>> begin DATASET EXCERPT

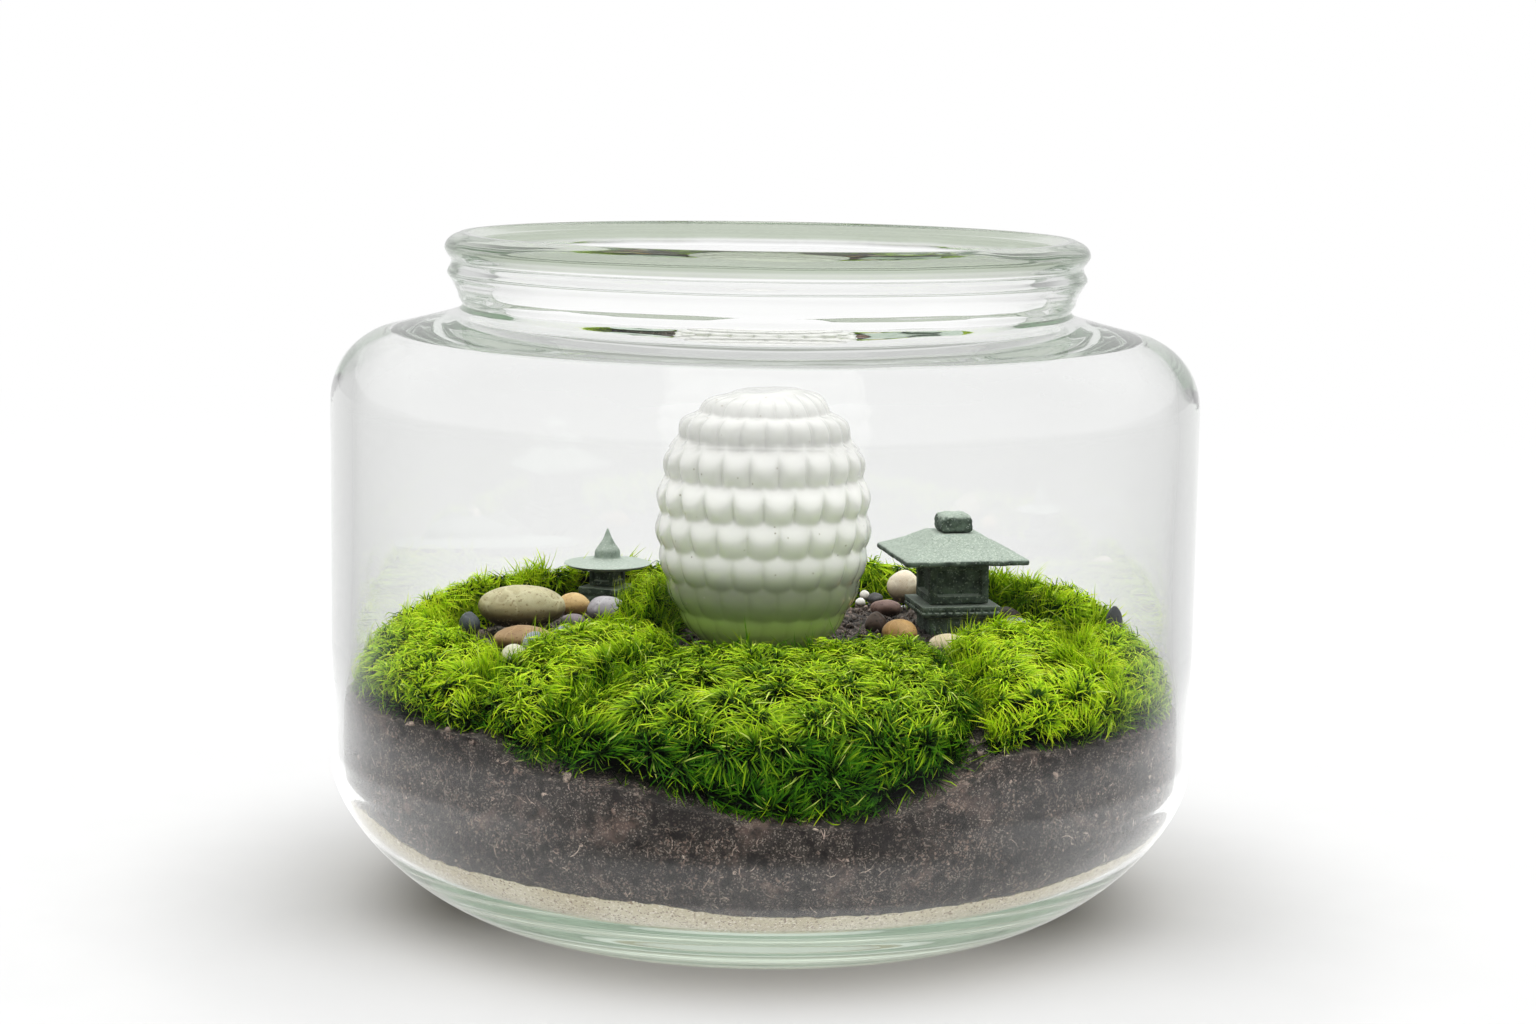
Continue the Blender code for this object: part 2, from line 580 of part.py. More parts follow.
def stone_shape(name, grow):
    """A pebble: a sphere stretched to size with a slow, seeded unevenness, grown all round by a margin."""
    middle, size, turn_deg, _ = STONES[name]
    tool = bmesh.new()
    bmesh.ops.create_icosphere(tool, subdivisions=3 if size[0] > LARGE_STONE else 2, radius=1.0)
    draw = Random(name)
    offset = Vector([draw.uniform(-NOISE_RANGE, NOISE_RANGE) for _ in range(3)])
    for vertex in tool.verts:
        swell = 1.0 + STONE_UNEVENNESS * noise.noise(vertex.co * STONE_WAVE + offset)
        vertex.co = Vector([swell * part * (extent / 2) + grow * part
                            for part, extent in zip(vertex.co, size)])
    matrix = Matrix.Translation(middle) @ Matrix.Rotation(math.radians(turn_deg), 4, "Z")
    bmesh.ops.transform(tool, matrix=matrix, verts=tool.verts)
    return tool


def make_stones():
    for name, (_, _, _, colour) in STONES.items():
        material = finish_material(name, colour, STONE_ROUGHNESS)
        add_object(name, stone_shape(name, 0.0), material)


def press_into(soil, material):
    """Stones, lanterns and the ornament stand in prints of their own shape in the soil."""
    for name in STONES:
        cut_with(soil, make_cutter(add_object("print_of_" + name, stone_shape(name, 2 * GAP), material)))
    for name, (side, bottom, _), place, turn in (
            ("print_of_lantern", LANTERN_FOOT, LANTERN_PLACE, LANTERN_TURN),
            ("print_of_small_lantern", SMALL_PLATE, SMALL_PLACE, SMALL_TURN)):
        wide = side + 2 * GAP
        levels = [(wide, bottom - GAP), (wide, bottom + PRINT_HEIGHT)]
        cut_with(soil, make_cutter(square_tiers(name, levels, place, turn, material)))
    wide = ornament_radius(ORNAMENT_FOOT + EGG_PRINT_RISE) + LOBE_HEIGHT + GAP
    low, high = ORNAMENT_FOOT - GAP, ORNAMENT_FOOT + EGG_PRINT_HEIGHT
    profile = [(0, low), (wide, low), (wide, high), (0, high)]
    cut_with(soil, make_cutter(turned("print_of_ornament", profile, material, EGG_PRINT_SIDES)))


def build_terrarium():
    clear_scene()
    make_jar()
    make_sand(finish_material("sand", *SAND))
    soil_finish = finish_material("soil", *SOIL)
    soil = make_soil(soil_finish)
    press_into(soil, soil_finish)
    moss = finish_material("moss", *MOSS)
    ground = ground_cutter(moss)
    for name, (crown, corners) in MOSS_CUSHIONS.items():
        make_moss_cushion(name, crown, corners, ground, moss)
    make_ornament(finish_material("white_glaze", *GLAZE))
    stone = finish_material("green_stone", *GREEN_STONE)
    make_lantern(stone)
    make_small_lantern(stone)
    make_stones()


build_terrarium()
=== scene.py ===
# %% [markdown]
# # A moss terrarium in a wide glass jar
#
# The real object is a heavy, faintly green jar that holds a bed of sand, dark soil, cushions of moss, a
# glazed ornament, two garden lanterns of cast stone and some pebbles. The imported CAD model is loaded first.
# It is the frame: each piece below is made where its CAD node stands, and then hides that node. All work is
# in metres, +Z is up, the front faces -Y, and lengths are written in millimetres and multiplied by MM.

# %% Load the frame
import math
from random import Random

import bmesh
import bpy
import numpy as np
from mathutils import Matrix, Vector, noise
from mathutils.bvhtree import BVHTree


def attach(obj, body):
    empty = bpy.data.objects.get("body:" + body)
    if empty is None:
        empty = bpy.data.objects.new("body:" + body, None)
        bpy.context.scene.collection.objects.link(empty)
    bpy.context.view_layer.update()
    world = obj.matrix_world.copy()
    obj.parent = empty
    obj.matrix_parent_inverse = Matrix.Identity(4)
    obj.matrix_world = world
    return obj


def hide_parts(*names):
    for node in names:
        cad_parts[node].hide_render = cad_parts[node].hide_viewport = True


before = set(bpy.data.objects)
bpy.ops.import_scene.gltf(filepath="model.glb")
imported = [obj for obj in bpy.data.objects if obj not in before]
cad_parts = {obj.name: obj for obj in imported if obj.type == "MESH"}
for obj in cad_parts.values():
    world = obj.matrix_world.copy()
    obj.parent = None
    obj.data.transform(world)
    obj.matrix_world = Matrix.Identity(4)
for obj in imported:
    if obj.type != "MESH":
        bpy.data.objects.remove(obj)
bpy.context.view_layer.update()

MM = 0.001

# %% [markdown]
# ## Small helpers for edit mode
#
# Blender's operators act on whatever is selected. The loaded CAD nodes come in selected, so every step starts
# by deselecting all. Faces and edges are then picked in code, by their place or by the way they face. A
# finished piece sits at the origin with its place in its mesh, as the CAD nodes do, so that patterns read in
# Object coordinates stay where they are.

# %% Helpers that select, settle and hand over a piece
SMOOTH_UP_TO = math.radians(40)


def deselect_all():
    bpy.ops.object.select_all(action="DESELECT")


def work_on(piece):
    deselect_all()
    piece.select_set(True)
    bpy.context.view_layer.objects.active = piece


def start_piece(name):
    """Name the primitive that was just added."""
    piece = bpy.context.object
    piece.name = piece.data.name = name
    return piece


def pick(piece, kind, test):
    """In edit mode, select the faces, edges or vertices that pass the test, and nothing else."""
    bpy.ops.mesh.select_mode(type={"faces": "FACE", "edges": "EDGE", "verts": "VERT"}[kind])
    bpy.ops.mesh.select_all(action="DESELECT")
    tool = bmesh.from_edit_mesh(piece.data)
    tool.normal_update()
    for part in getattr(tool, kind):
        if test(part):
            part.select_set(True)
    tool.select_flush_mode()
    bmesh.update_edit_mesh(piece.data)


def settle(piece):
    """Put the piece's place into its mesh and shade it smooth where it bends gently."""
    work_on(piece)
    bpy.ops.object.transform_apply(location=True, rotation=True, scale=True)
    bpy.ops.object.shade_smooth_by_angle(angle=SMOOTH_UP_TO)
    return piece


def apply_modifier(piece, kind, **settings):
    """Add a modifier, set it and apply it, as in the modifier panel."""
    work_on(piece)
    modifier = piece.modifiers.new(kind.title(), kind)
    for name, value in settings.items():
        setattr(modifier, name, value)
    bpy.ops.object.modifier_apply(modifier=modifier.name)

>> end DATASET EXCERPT

**SET EXERCISE**. Extract exactly the run of lines beginning at the line with "soil = make_soil(soil_finish)" and ending at the line with "obj.matrix_parent_inverse = Matrix.Identity(4)", including both ends and nothing beyond them.

**THE COMPLETED TASK**.
    soil = make_soil(soil_finish)
    press_into(soil, soil_finish)
    moss = finish_material("moss", *MOSS)
    ground = ground_cutter(moss)
    for name, (crown, corners) in MOSS_CUSHIONS.items():
        make_moss_cushion(name, crown, corners, ground, moss)
    make_ornament(finish_material("white_glaze", *GLAZE))
    stone = finish_material("green_stone", *GREEN_STONE)
    make_lantern(stone)
    make_small_lantern(stone)
    make_stones()


build_terrarium()
=== scene.py ===
# %% [markdown]
# # A moss terrarium in a wide glass jar
#
# The real object is a heavy, faintly green jar that holds a bed of sand, dark soil, cushions of moss, a
# glazed ornament, two garden lanterns of cast stone and some pebbles. The imported CAD model is loaded first.
# It is the frame: each piece below is made where its CAD node stands, and then hides that node. All work is
# in metres, +Z is up, the front faces -Y, and lengths are written in millimetres and multiplied by MM.

# %% Load the frame
import math
from random import Random

import bmesh
import bpy
import numpy as np
from mathutils import Matrix, Vector, noise
from mathutils.bvhtree import BVHTree


def attach(obj, body):
    empty = bpy.data.objects.get("body:" + body)
    if empty is None:
        empty = bpy.data.objects.new("body:" + body, None)
        bpy.context.scene.collection.objects.link(empty)
    bpy.context.view_layer.update()
    world = obj.matrix_world.copy()
    obj.parent = empty
    obj.matrix_parent_inverse = Matrix.Identity(4)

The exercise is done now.